PTSD and TBI have a lot of overlapping symptoms, and frequently co-occur with one another. This is likely because blasts and other incidents that result in TBI are frequently traumatic in nature. However, there are distinctive symptoms that can help confirm if an individual has either or both diagnoses.
Symptoms that are common of both TBI and PTSD include sleep difficulties, fatigue, irritability, anger, aggression, thinking and memory difficulties, changes in personality, mood swings, hypersensitivity to noise, and withdrawal from school, work, and family activities. Symptoms distinct to PTSD include avoidance, intrusive memories, hypervigilance, physiological arousal, increase startle response, flashbacks, and nightmares.
Symptoms distinct to mild TBI include headaches, dizziness, vertigo, reduced alcohol tolerance, and sensitivity to light. TBI and PTSD have similar neurobiological foundations, and their symptoms have been found to be mutually exacerbating. As such, distinguishing one from the other and providing an accurate diagnosis and helpful treatment plan is sometimes challenging, however, the two diagnoses are, in fact, distinct from one another.
Myth 7 — Neuropsychological testing will not be that helpful for someone who has a TBI.
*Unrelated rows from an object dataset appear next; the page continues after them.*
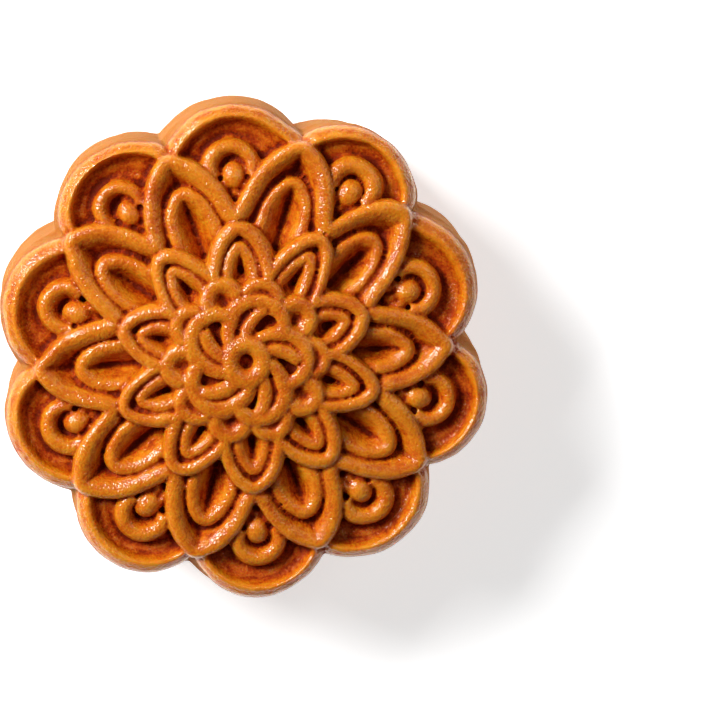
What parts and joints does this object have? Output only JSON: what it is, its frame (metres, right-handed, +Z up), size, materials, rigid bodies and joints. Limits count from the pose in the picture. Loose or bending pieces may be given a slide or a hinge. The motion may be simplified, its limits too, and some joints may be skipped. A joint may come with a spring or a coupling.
{
  "type": "mooncake",
  "caption": "Round baked mooncake with a scalloped side and a glazed face moulded with layers of flower petals around a swirled rosette, lying face up on its flat base.",
  "frame": {"origin": "middle of the flat base, on the surface that the cake rests on", "axes": "+Z up through the middle of the moulded face; +Y through the tip of one lobe"},
  "size_m": [0.0772, 0.08, 0.035],
  "materials": {
    "crust": "golden brown baked pastry crust, egg-glazed and glossy on the face, paler and dull on the side and the base"
  },
  "bodies": {
    "root": {"mooncake": "crust"}
  },
  "joints": []
}
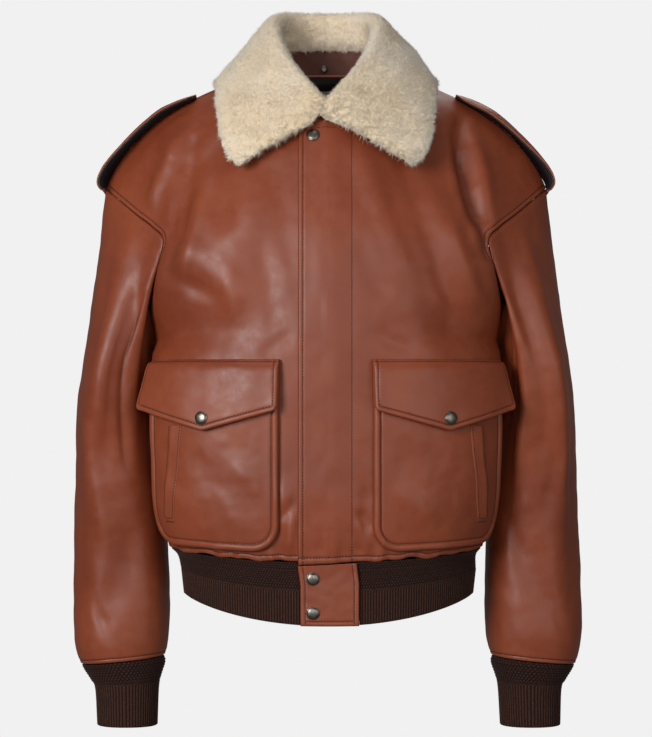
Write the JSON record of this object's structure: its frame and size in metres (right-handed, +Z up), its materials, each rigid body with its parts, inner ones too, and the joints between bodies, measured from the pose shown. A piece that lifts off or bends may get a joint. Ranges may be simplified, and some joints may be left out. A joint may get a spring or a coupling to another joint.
{
  "type": "leather bomber jacket",
  "caption": "Hollow leather bomber jacket with a shearling collar, shoulder straps, flap pockets, and a ribbed waistband and cuffs.",
  "frame": {"origin": "on the centre line, level with the side neck points, where the wearer's shoulders carry the jacket", "axes": "+Z up, front faces -Y, the wearer's left side is at +X"},
  "size_m": [0.5919, 0.286, 0.8351],
  "materials": {
    "tan_leather": "smooth grained leather, soft sheen",
    "dark_leather": "matt dark leather",
    "brown_knit": "ribbed wool knit",
    "cream_shearling": "clipped shearling pile",
    "black_lining": "smooth lining",
    "beige_label": "woven label, bare",
    "snap_metal": "aged dark snap cap"
  },
  "bodies": {
    "root": {"back": "tan_leather", "collar": "cream_shearling", "collar_stand": "tan_leather", "cuff_left": "brown_knit", "cuff_right": "brown_knit", "epaulette_left": "tan_leather", "epaulette_right": "tan_leather", "epaulette_under_left": "dark_leather", "epaulette_under_right": "dark_leather", "front_left": "tan_leather", "front_right": "tan_leather", "hem_band": "brown_knit", "hem_tab": "tan_leather", "label": "beige_label", "neck_lining": "black_lining", "pocket_flap_left": "tan_leather", "pocket_flap_right": "tan_leather", "pocket_left": "tan_leather", "pocket_right": "tan_leather", "pocket_welt_left": "tan_leather", "pocket_welt_right": "tan_leather", "sleeve_left": "tan_leather", "sleeve_right": "tan_leather", "snap_hem_lower": "snap_metal", "snap_hem_upper": "snap_metal", "snap_neck": "snap_metal", "snap_pocket_left": "snap_metal", "snap_pocket_right": "snap_metal", "snap_stand": "snap_metal", "under_collar": "dark_leather"}
  },
  "joints": []
}
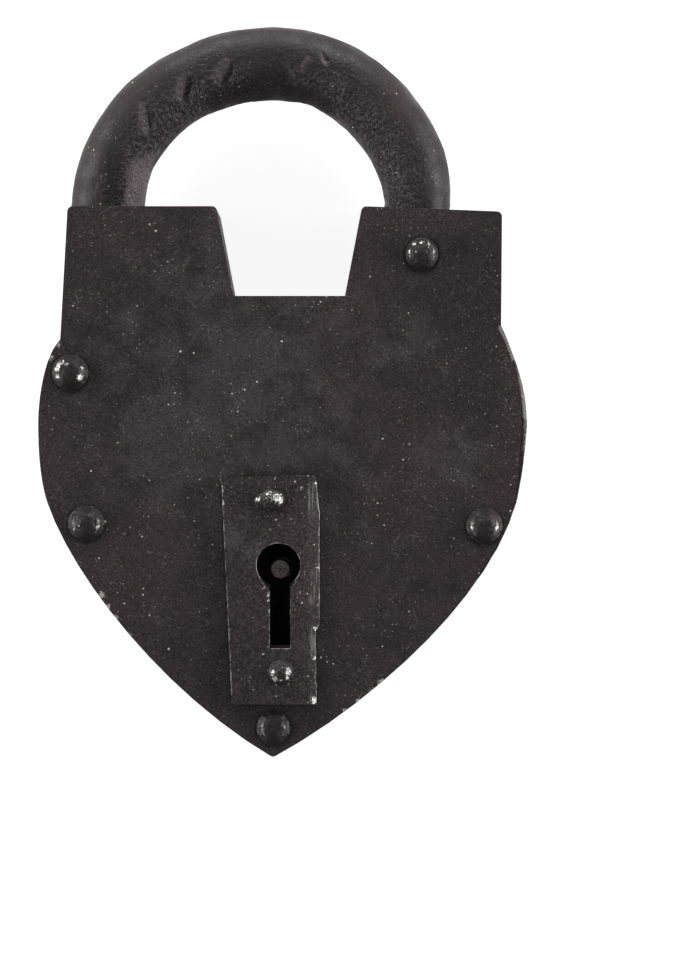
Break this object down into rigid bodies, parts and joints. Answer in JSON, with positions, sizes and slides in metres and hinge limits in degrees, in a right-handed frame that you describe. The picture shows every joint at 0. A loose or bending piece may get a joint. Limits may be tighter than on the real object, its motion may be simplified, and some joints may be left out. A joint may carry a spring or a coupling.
{
  "type": "padlock",
  "caption": "heart-shaped iron padlock with a hinged round shackle, riveted plates, a keyhole strip and a sliding bolt",
  "frame": {"origin": "under the middle of the whole lock, on the plane that its back plate lies on", "axes": "+Y from the tip of the heart to the top of the shackle, +X to the right seen from the front, +Z out of the front face; the lock lies on its back with the shackle closed and the bolt drawn back"},
  "size_m": [0.1004, 0.1508, 0.0262],
  "materials": {
    "blackened_iron": "matt black with a brown cast, rough",
    "worn_rivet": "blackened iron rubbed bright on its high spots",
    "inner_iron": "dark forge scale, lightly oiled",
    "spring_steel": "dull blued steel"
  },
  "bodies": {
    "case": {"front_plate": "blackened_iron", "back_plate": "blackened_iron", "side_band": "blackened_iron", "notch_band": "blackened_iron", "shackle_pivot_rivet": "worn_rivet", "rivet_left": "blackened_iron", "rivet_lower_left": "blackened_iron", "rivet_lower_right": "blackened_iron", "rivet_tip": "blackened_iron", "keyhole_plate": "blackened_iron", "keyhole_rivet_upper": "worn_rivet", "keyhole_rivet_lower": "worn_rivet", "drill_pin": "worn_rivet", "ward_front": "inner_iron", "ward_back": "inner_iron", "bolt_stud_left": "inner_iron", "bolt_stud_right": "inner_iron", "bolt_washer_left": "inner_iron", "bolt_washer_right": "inner_iron", "bolt_spring": "spring_steel", "spring_post": "inner_iron"},
    "shackle": {"shackle": "blackened_iron"},
    "bolt": {"bolt": "inner_iron"}
  },
  "joints": [
    {"name": "shackle_swing", "type": "hinge", "parent": "case", "child": "shackle", "pos_m": [0.02843, 0.0277, 0.0115], "axis": [0, 0, -1], "range_deg": [0, 35]},
    {"name": "bolt_slide", "type": "slide", "parent": "case", "child": "bolt", "axis": [-1, 0, 0], "range_m": [0, 0.008]}
  ]
}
Neuropsychological testing can provide individuals with information about changes in their cognitive functioning, their strengths and weakness, and information about strategies to help offset their weaknesses. It can also provide extremely valuable information to assist recovery from a TBI, including measuring intelligence, attention, memory, language, processing speed, visuospatial skills, and executive functioning.
Myth 8 — Individuals with TBI can no longer work, or would at least require lots of expensive accommodations.
Individuals with TBI can still work and be effective employees in a wide variety of different jobs, including military jobs. Work accommodations are often in the best interest of both the employee and employer. Accommodations are often simple to emplace, and do not cost much time or effort on the part of the employer.
For example, an employee might dim the lights, use larger fonts, remove distractions, take regular breaks, implement organizational skills, or take notes in meetings, among many other potentially helpful changes. In fact, many of these accommodations are tools utilized by many employees without a TBI to optimize their work performance in the same way.